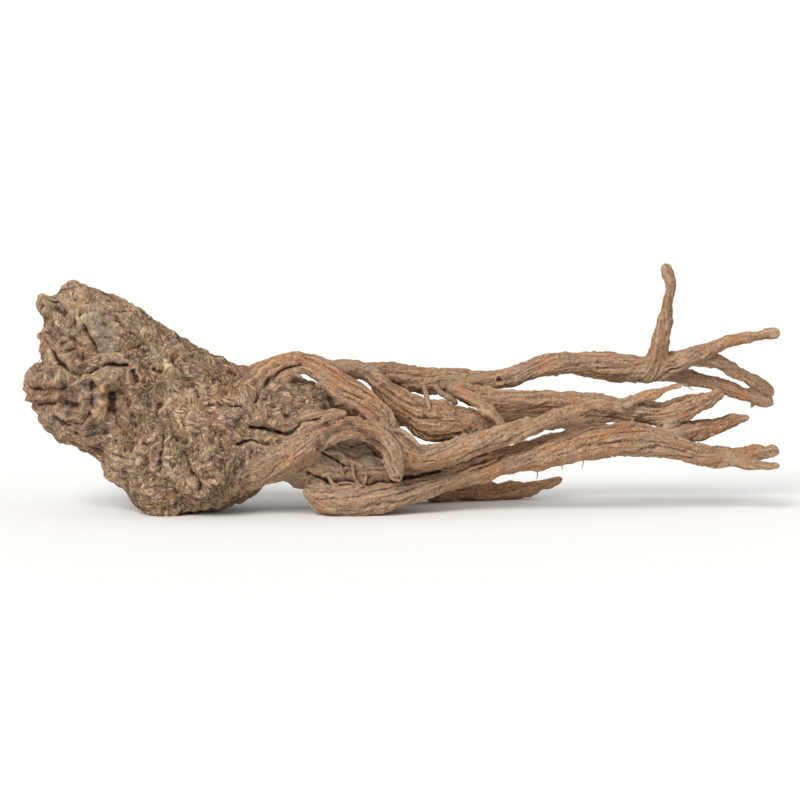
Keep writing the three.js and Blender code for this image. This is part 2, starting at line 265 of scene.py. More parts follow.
def readLimbs(points, limbs):
    # for each limb, the points near it and where they are on it
    readings = []
    for salt, limb in enumerate(limbs):
        reach = limb["radius"].max() + 5
        lowest, highest = limb["axis"].min(axis=0) - reach, limb["axis"].max(axis=0) + reach
        near = np.flatnonzero(np.all((points > lowest) & (points < highest), axis=1))
        p = points[near]
        nearest = np.argmin((limb["axis"] ** 2).sum(axis=1) - 2 * p @ limb["axis"].T, axis=1)
        outward = p - limb["axis"][nearest]
        halfStep = limb["along"][1] / 2
        forward = np.clip((outward * limb["tangent"][nearest]).sum(axis=1), -halfStep, halfStep)
        outward -= forward[:, None] * limb["tangent"][nearest]
        along = limb["along"][nearest] + forward
        away = np.linalg.norm(outward, axis=1)
        radius = np.interp(along, limb["along"], limb["radius"])
        angle = np.arctan2((outward * limb["up"][nearest]).sum(axis=1),
                           (outward * limb["side"][nearest]).sum(axis=1))
        spread = rootShape["crownSpread" if limb["isCrown"] else "limbSpread"]
        hold = np.exp(-(np.maximum(away - radius, 0) / spread) ** 2)
        kept = hold > 0.01
        readings.append({"limb": limb, "salt": salt, "near": near[kept], "along": along[kept],
                         "angle": angle[kept], "radius": radius[kept], "hold": hold[kept]})
    return readings


noiseTable = np.random.default_rng(7).permutation(256)
noiseSlopes = np.random.default_rng(8).normal(size=(256, 3))
noiseSlopes /= np.linalg.norm(noiseSlopes, axis=1)[:, None]
cellPoints = np.random.default_rng(9).random((256, 3))


def tableAt(corner):
    c = corner & 255
    return noiseTable[(noiseTable[(noiseTable[c[:, 0]] + c[:, 1]) & 255] + c[:, 2]) & 255]


def noise(p):
    # smooth uneven values from about -1 to 1, with swells a unit or two apart
    corner = np.floor(p).astype(int)
    inside = p - corner
    ease = inside ** 3 * (inside * (inside * 6 - 15) + 10)
    total = np.zeros(len(p))
    for step in itertools.product((0, 1), repeat=3):
        slope = noiseSlopes[tableAt(corner + step)]
        share = np.where(step, ease, 1 - ease).prod(axis=1)
        total += share * ((inside - step) * slope).sum(axis=1)
    return 1.6 * total


def furrowed(p):
    # broad rounded ridges between narrow furrows: 0 in a furrow, about 1 on a ridge
    return np.minimum(np.abs(noise(p)) * 1.9, 1.1) ** 0.7


def nearestCell(p):
    # which uneven cell each point is in: the way from the cell's middle, and the cell's own number
    corner = np.floor(p).astype(int)
    nearest = np.full(len(p), 9.0)
    way = np.zeros_like(p)
    number = np.zeros(len(p), int)
    for step in itertools.product((-1, 0, 1), repeat=3):
        cell = corner + step
        drawn = tableAt(cell)
        fromMiddle = p - cell - cellPoints[drawn]
        away = (fromMiddle ** 2).sum(axis=1)
        closer = away < nearest
        nearest[closer] = away[closer]
        way[closer] = fromMiddle[closer]
        number[closer] = drawn[closer]
    return way, number


limbBark = {
    "foldWidth": 3.4,           # mm from one broad fold of a limb's bark to the next
    "foldDepth": 0.85,
    "wrinkleWidth": 1.6,        # mm between the long wrinkles
    "wrinkleDepth": 0.46,
    "strandWidth": 0.75,        # mm across the fine strands on the wrinkles
    "strandHeight": 0.3,
    "flakeWidth": 1.8,          # mm across the flakes of loose bark
    "flakeHeight": 1.2,
    "gritWidth": 0.75,
    "gritHeight": 0.16,
    "stretch": 8,               # how many times longer than wide a wrinkle is
    "twist": 0.03,              # radians of turn for each mm along a limb
    "swells": ((9, 0.7), (4, 0.45), (2.3, 0.25)),   # mm along a limb, and mm that its thickness wanders by
    "nubSpacing": 9,            # mm along a limb from one small branch scar to the next
}


def grainPlace(reading):
    # the straightened limb: round it in X and Y, along it in Z, all in mm
    salt = reading["salt"]
    turn = reading["angle"] + limbBark["twist"] * reading["along"] + salt
    return np.column_stack([reading["radius"] * np.cos(turn), reading["radius"] * np.sin(turn),
                            reading["along"] + 37 * salt])


def stretched(place, width, stretch):
    return place / (width, width, width * stretch)


def limbRelief(reading):
    bark = limbBark
    place = grainPlace(reading)
    broadBend = 0.9 * noise(stretched(place, 4, 2))[:, None]
    fineBend = 0.3 * noise(stretched(place, 1.3, 1.6))[:, None]
    place = place + broadBend + fineBend
    stout = np.clip(reading["radius"] / 3.6, 0.3, 1)
    patchy = np.clip(0.9 + 0.9 * noise(place / 7), 0.2, 1.5)
    fold = furrowed(stretched(place, bark["foldWidth"], bark["stretch"]))
    wrinkle = furrowed(stretched(place, bark["wrinkleWidth"], bark["stretch"]) + 11)
    strand = 1 - np.abs(noise(stretched(place, bark["strandWidth"], bark["stretch"]) + 23))
    flake = np.maximum(noise(stretched(place, bark["flakeWidth"], 2) + 47) - 0.25, 0)
    height = stout * bark["foldDepth"] * (fold - 0.6)
    height += stout * patchy * bark["wrinkleDepth"] * (wrinkle - 0.65)
    height += patchy * bark["strandHeight"] * (strand - 0.7)
    height += stout * bark["flakeHeight"] * flake * np.clip(2 * noise(place / 5 + 9), 0, 1)
    height += bark["gritHeight"] * noise(place / bark["gritWidth"] + 61)
    for along, high in bark["swells"]:
        height += high * noise(place / along + 40)
    return height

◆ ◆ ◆

# REQUIREMENT
Extract each line from the listing above, please, and repeat it exactly.

# WORKED SOLUTION
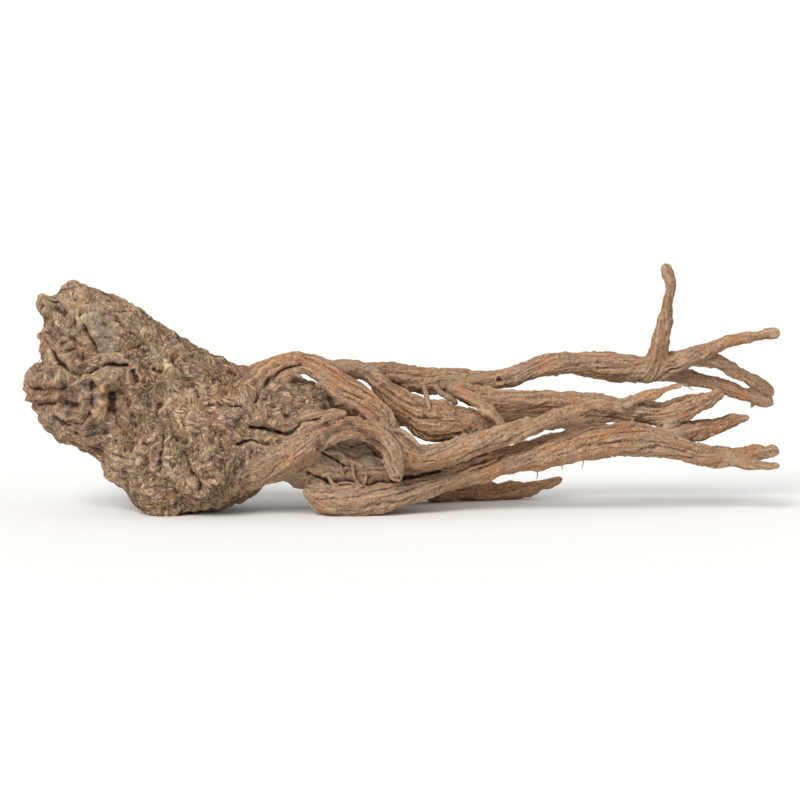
Keep writing the three.js and Blender code for this image. This is part 2, starting at line 265 of scene.py. More parts follow.
def readLimbs(points, limbs):
    # for each limb, the points near it and where they are on it
    readings = []
    for salt, limb in enumerate(limbs):
        reach = limb["radius"].max() + 5
        lowest, highest = limb["axis"].min(axis=0) - reach, limb["axis"].max(axis=0) + reach
        near = np.flatnonzero(np.all((points > lowest) & (points < highest), axis=1))
        p = points[near]
        nearest = np.argmin((limb["axis"] ** 2).sum(axis=1) - 2 * p @ limb["axis"].T, axis=1)
        outward = p - limb["axis"][nearest]
        halfStep = limb["along"][1] / 2
        forward = np.clip((outward * limb["tangent"][nearest]).sum(axis=1), -halfStep, halfStep)
        outward -= forward[:, None] * limb["tangent"][nearest]
        along = limb["along"][nearest] + forward
        away = np.linalg.norm(outward, axis=1)
        radius = np.interp(along, limb["along"], limb["radius"])
        angle = np.arctan2((outward * limb["up"][nearest]).sum(axis=1),
                           (outward * limb["side"][nearest]).sum(axis=1))
        spread = rootShape["crownSpread" if limb["isCrown"] else "limbSpread"]
        hold = np.exp(-(np.maximum(away - radius, 0) / spread) ** 2)
        kept = hold > 0.01
        readings.append({"limb": limb, "salt": salt, "near": near[kept], "along": along[kept],
                         "angle": angle[kept], "radius": radius[kept], "hold": hold[kept]})
    return readings


noiseTable = np.random.default_rng(7).permutation(256)
noiseSlopes = np.random.default_rng(8).normal(size=(256, 3))
noiseSlopes /= np.linalg.norm(noiseSlopes, axis=1)[:, None]
cellPoints = np.random.default_rng(9).random((256, 3))


def tableAt(corner):
    c = corner & 255
    return noiseTable[(noiseTable[(noiseTable[c[:, 0]] + c[:, 1]) & 255] + c[:, 2]) & 255]


def noise(p):
    # smooth uneven values from about -1 to 1, with swells a unit or two apart
    corner = np.floor(p).astype(int)
    inside = p - corner
    ease = inside ** 3 * (inside * (inside * 6 - 15) + 10)
    total = np.zeros(len(p))
    for step in itertools.product((0, 1), repeat=3):
        slope = noiseSlopes[tableAt(corner + step)]
        share = np.where(step, ease, 1 - ease).prod(axis=1)
        total += share * ((inside - step) * slope).sum(axis=1)
    return 1.6 * total


def furrowed(p):
    # broad rounded ridges between narrow furrows: 0 in a furrow, about 1 on a ridge
    return np.minimum(np.abs(noise(p)) * 1.9, 1.1) ** 0.7


def nearestCell(p):
    # which uneven cell each point is in: the way from the cell's middle, and the cell's own number
    corner = np.floor(p).astype(int)
    nearest = np.full(len(p), 9.0)
    way = np.zeros_like(p)
    number = np.zeros(len(p), int)
    for step in itertools.product((-1, 0, 1), repeat=3):
        cell = corner + step
        drawn = tableAt(cell)
        fromMiddle = p - cell - cellPoints[drawn]
        away = (fromMiddle ** 2).sum(axis=1)
        closer = away < nearest
        nearest[closer] = away[closer]
        way[closer] = fromMiddle[closer]
        number[closer] = drawn[closer]
    return way, number


limbBark = {
    "foldWidth": 3.4,           # mm from one broad fold of a limb's bark to the next
    "foldDepth": 0.85,
    "wrinkleWidth": 1.6,        # mm between the long wrinkles
    "wrinkleDepth": 0.46,
    "strandWidth": 0.75,        # mm across the fine strands on the wrinkles
    "strandHeight": 0.3,
    "flakeWidth": 1.8,          # mm across the flakes of loose bark
    "flakeHeight": 1.2,
    "gritWidth": 0.75,
    "gritHeight": 0.16,
    "stretch": 8,               # how many times longer than wide a wrinkle is
    "twist": 0.03,              # radians of turn for each mm along a limb
    "swells": ((9, 0.7), (4, 0.45), (2.3, 0.25)),   # mm along a limb, and mm that its thickness wanders by
    "nubSpacing": 9,            # mm along a limb from one small branch scar to the next
}


def grainPlace(reading):
    # the straightened limb: round it in X and Y, along it in Z, all in mm
    salt = reading["salt"]
    turn = reading["angle"] + limbBark["twist"] * reading["along"] + salt
    return np.column_stack([reading["radius"] * np.cos(turn), reading["radius"] * np.sin(turn),
                            reading["along"] + 37 * salt])


def stretched(place, width, stretch):
    return place / (width, width, width * stretch)


def limbRelief(reading):
    bark = limbBark
    place = grainPlace(reading)
    broadBend = 0.9 * noise(stretched(place, 4, 2))[:, None]
    fineBend = 0.3 * noise(stretched(place, 1.3, 1.6))[:, None]
    place = place + broadBend + fineBend
    stout = np.clip(reading["radius"] / 3.6, 0.3, 1)
    patchy = np.clip(0.9 + 0.9 * noise(place / 7), 0.2, 1.5)
    fold = furrowed(stretched(place, bark["foldWidth"], bark["stretch"]))
    wrinkle = furrowed(stretched(place, bark["wrinkleWidth"], bark["stretch"]) + 11)
    strand = 1 - np.abs(noise(stretched(place, bark["strandWidth"], bark["stretch"]) + 23))
    flake = np.maximum(noise(stretched(place, bark["flakeWidth"], 2) + 47) - 0.25, 0)
    height = stout * bark["foldDepth"] * (fold - 0.6)
    height += stout * patchy * bark["wrinkleDepth"] * (wrinkle - 0.65)
    height += patchy * bark["strandHeight"] * (strand - 0.7)
    height += stout * bark["flakeHeight"] * flake * np.clip(2 * noise(place / 5 + 9), 0, 1)
    height += bark["gritHeight"] * noise(place / bark["gritWidth"] + 61)
    for along, high in bark["swells"]:
        height += high * noise(place / along + 40)
    return height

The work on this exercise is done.